» GIVEN ENTRIES
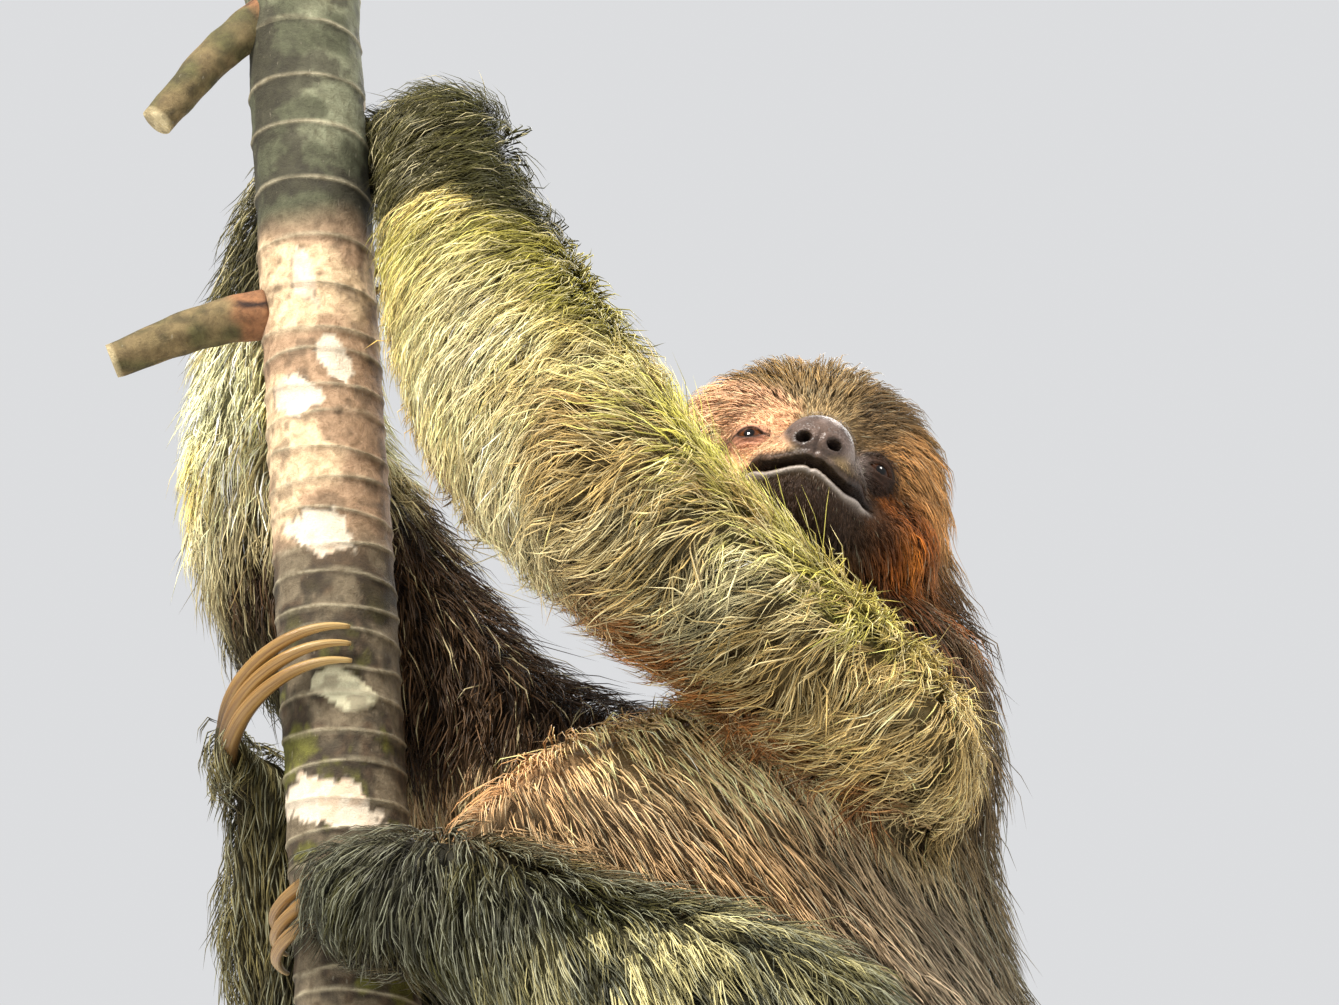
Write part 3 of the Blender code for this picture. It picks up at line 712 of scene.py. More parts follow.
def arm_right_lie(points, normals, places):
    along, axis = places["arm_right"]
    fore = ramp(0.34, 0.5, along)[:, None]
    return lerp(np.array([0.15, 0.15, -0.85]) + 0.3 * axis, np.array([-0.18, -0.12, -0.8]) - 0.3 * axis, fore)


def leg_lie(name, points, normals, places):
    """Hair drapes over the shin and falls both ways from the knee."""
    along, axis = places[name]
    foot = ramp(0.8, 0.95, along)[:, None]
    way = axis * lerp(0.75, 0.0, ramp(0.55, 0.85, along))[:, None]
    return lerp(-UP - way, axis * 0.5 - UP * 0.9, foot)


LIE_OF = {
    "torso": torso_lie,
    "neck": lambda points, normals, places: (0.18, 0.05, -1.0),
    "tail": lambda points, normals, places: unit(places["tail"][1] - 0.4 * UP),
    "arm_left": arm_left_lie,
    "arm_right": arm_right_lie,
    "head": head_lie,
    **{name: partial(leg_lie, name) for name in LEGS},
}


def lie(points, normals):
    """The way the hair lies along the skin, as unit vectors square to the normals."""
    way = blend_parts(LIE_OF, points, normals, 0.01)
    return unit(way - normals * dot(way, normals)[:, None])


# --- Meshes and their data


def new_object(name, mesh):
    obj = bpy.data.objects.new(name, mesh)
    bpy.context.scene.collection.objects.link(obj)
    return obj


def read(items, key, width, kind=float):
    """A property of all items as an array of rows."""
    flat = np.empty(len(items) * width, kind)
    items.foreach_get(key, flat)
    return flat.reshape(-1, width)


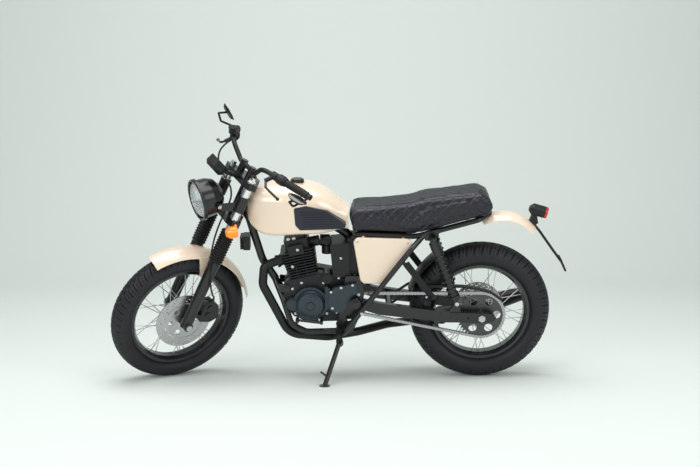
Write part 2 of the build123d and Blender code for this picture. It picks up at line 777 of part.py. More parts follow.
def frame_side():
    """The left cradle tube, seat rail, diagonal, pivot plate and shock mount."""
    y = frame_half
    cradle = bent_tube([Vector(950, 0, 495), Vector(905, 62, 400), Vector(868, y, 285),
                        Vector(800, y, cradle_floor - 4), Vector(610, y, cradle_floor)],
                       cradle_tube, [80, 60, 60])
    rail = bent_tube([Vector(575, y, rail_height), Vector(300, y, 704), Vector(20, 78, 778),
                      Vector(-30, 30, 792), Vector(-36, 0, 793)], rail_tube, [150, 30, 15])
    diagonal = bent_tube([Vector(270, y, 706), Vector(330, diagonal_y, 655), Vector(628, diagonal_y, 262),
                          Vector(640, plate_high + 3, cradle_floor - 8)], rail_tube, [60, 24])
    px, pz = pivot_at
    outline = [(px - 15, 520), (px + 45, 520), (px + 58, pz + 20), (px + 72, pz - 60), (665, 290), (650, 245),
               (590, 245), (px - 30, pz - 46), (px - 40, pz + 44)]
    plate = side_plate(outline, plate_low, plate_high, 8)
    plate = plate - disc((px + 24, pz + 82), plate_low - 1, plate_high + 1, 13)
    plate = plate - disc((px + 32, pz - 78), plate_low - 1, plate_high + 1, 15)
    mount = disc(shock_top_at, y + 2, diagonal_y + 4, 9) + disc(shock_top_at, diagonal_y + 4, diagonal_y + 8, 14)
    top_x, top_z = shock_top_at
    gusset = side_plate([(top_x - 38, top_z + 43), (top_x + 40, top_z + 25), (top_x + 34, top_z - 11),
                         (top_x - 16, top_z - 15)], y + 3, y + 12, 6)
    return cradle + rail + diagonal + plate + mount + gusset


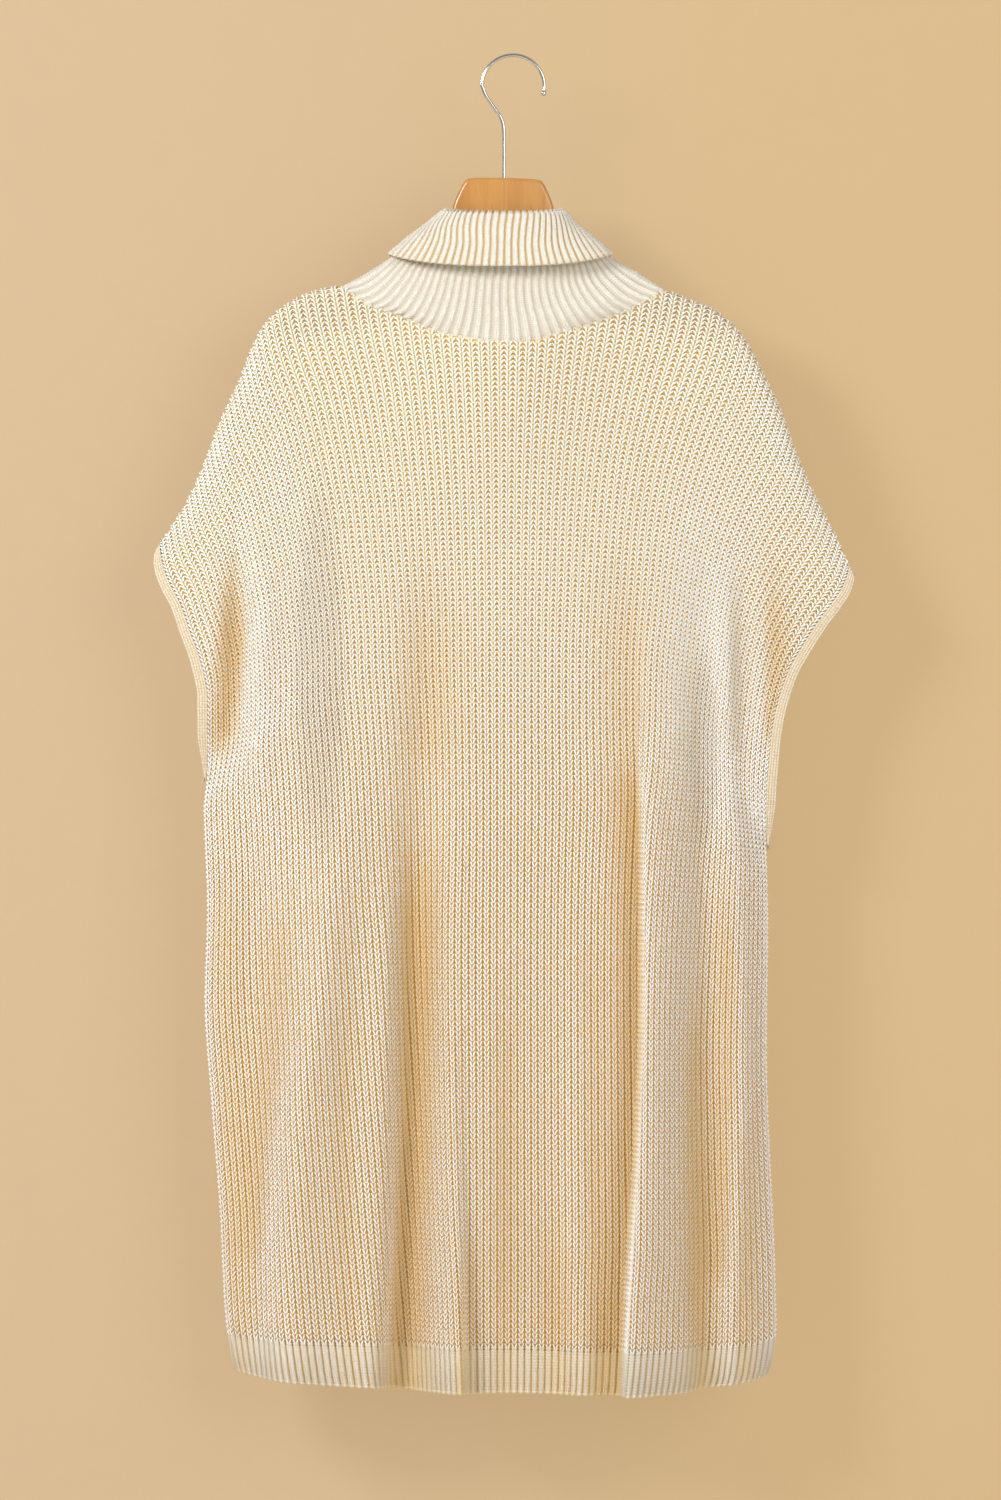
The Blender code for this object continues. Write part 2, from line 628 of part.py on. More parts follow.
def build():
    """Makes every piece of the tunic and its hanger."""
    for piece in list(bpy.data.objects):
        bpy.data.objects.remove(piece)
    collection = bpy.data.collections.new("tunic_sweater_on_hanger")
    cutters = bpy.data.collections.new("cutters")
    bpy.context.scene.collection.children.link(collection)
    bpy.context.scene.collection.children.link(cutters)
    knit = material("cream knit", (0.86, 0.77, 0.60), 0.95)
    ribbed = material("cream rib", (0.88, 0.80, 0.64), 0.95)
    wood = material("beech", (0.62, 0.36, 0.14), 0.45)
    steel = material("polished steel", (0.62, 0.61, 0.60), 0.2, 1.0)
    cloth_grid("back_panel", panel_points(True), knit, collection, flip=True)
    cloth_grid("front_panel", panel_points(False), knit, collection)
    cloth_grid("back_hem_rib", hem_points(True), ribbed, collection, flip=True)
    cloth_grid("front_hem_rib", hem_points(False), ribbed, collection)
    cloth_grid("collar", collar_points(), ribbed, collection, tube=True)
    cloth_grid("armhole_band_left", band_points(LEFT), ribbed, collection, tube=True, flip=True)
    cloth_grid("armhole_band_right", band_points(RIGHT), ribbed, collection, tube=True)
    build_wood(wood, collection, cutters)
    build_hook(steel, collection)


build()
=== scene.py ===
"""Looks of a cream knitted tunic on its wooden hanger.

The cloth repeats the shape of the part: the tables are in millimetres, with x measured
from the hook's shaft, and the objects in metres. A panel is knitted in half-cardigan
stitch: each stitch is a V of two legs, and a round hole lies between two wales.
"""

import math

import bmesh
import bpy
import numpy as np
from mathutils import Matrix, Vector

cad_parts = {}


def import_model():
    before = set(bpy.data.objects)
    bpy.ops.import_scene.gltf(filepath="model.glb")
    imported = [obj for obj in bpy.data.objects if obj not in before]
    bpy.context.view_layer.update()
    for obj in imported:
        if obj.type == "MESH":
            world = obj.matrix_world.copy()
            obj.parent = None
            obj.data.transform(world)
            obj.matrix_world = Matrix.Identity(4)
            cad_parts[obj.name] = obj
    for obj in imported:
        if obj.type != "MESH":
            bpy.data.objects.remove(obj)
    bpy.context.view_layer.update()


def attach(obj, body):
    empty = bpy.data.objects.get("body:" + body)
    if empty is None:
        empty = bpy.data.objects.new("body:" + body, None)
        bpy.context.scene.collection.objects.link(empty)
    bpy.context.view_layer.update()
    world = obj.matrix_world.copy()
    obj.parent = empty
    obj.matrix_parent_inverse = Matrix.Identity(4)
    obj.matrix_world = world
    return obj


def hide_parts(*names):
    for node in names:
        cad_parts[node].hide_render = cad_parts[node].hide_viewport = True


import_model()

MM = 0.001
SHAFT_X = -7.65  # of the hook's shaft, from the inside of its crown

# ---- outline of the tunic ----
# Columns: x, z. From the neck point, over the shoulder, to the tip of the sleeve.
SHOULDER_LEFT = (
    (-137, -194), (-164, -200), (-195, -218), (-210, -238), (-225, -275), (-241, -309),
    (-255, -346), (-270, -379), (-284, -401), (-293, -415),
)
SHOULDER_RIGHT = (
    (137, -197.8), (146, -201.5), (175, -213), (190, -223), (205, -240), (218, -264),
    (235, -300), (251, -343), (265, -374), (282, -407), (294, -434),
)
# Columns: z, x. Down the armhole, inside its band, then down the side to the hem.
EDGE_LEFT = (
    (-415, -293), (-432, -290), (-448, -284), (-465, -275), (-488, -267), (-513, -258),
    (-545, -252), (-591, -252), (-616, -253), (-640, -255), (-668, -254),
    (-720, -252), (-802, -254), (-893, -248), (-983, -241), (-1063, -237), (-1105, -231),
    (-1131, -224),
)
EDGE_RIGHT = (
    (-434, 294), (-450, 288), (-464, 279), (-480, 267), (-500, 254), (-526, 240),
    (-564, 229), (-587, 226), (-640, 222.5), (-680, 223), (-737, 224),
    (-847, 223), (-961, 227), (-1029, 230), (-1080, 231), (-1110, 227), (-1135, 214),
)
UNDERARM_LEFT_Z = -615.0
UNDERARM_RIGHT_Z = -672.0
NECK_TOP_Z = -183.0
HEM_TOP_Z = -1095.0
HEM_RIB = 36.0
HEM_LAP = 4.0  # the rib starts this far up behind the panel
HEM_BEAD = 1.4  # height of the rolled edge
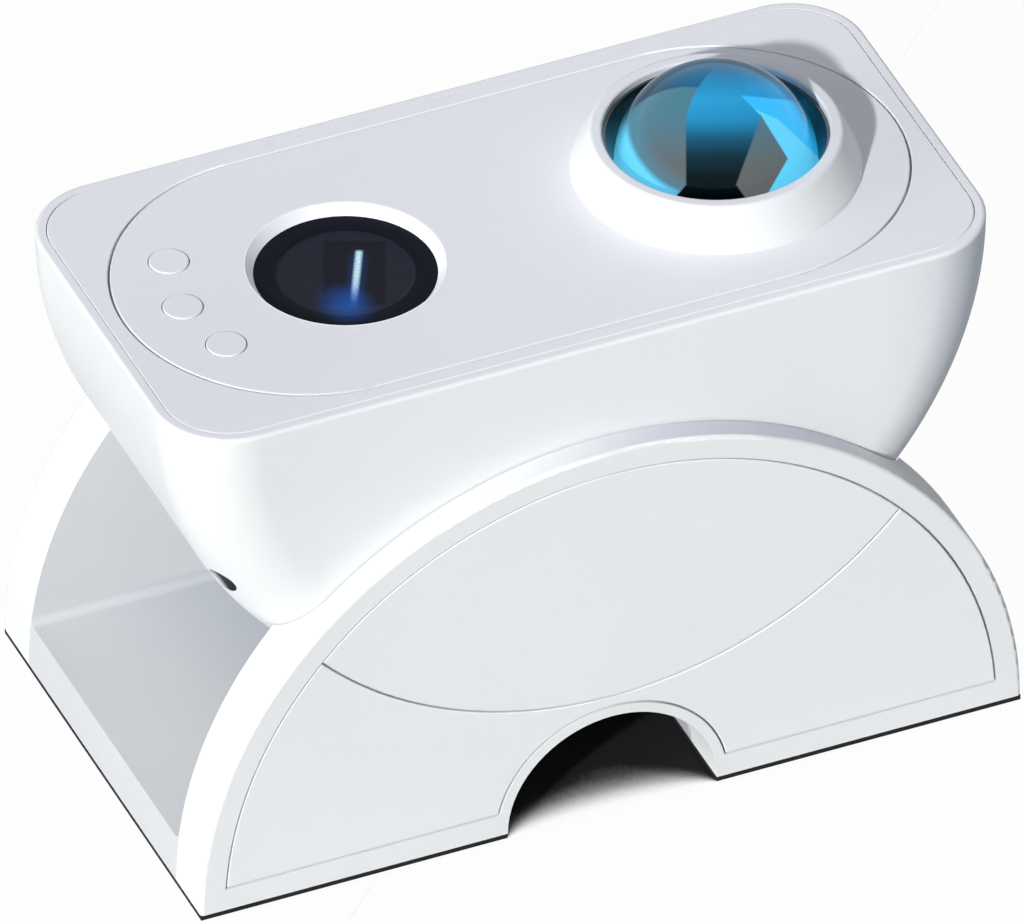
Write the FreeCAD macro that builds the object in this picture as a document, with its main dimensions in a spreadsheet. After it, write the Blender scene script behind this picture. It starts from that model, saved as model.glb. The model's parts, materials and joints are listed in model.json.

» GOAL
Print only the run of lines that begins with the line containing "ribbed, collection, flip=True)" and ends with the line containing "bpy.data.objects.remove(obj)", both included, exactly as they read.

» RESPONSE TO THIS EXERCISE
    cloth_grid("back_hem_rib", hem_points(True), ribbed, collection, flip=True)
    cloth_grid("front_hem_rib", hem_points(False), ribbed, collection)
    cloth_grid("collar", collar_points(), ribbed, collection, tube=True)
    cloth_grid("armhole_band_left", band_points(LEFT), ribbed, collection, tube=True, flip=True)
    cloth_grid("armhole_band_right", band_points(RIGHT), ribbed, collection, tube=True)
    build_wood(wood, collection, cutters)
    build_hook(steel, collection)


build()
=== scene.py ===
"""Looks of a cream knitted tunic on its wooden hanger.

The cloth repeats the shape of the part: the tables are in millimetres, with x measured
from the hook's shaft, and the objects in metres. A panel is knitted in half-cardigan
stitch: each stitch is a V of two legs, and a round hole lies between two wales.
"""

import math

import bmesh
import bpy
import numpy as np
from mathutils import Matrix, Vector

cad_parts = {}


def import_model():
    before = set(bpy.data.objects)
    bpy.ops.import_scene.gltf(filepath="model.glb")
    imported = [obj for obj in bpy.data.objects if obj not in before]
    bpy.context.view_layer.update()
    for obj in imported:
        if obj.type == "MESH":
            world = obj.matrix_world.copy()
            obj.parent = None
            obj.data.transform(world)
            obj.matrix_world = Matrix.Identity(4)
            cad_parts[obj.name] = obj
    for obj in imported:
        if obj.type != "MESH":
            bpy.data.objects.remove(obj)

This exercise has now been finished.